Carroll, a longtime columnist for Elle magazine, says she bumped into Trump at the doorway of Bergdorf Goodman, where he stopped her and persuaded her on the spot to take him shopping. It was during this visit that, according to Carroll, Trump pinned her to the wall of a dressing room and sexually assaulted her.

Two women later publicly corroborated Carroll's account.

"It was a very short incident," Carroll told NPR in June, adding: "To me, it's just disrespectful to say, to use the word rape, although it hurt and it was against my will."

Trump flatly denied Carroll's rape allegation not long after it was published, telling The Hill in an Oval Office interview that she was "totally lying": "I know nothing about her," he said in June. "She is — it's just a terrible thing that people can make statements like that."

After the lawsuit was filed, White House press secretary Stephanie Grisham also took aim at the defamation suit, specifically.

"Let me get this straight — Ms. Carroll is suing the President for defending himself against false allegations?" Grisham said in a statement to NPR. And she referred to Carroll's recent book, What Do We Need Men For? A Modest Proposal, which detailed the accusation.

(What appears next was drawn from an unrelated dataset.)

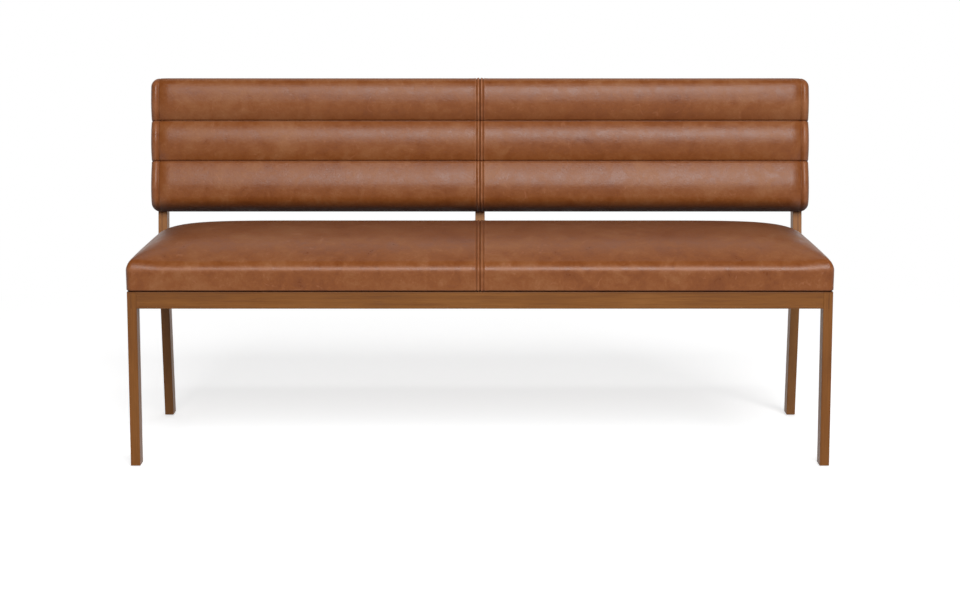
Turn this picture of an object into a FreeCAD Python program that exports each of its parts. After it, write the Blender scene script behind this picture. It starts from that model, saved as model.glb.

"I guess since the book did not make any money she's trying to get paid another way," Grisham said. "The story she used to try and sell her trash book never happened, period. Her version of events is not even feasible if you've ever tried on clothing in a dressing room of a crowded department store. The lawsuit is frivolous and the story is a fraud — just like the author."

Carroll's accusation is just one of a number of allegations of sexual misconduct that have been lodged against Trump — ranging from inappropriate touching to sexual assault. Indeed, Carroll's defamation lawsuit is not the first to be filed against him either; Summer Zervos, a former contestant on Trump's TV show The Apprentice, filed her own suit in 2017.

Earlier this year, a New York appeals court allowed Zervos' case to go forward over the objections of Trump's legal team, which had argued that he is immune from state lawsuits while in office.

After filing her lawsuit Monday, Carroll positioned herself as a representative of a whole host of women who have survived sexual assault and been afraid to speak up.

"Decades ago, the now President of the United States raped me. When I had the courage to speak out about the attack, he defamed my character, accused me of lying for personal gain, even insulted my appearance. No woman should have to face this. But this lawsuit is not only about me," Carroll said in a statement emailed to NPR.

"I am filing this on behalf of every woman who has ever been harassed, assaulted, silenced, or spoken up only to be shamed, fired, ridiculed and belittled. It's for every woman who can't speak up because she'll lose the job she needs to support her three kids. No person in this country should be above the law — including the President."

Her lawsuit requests that Trump be ordered to retract his "defamatory statements" against her and pay damages, the amount of which would be determined at trial.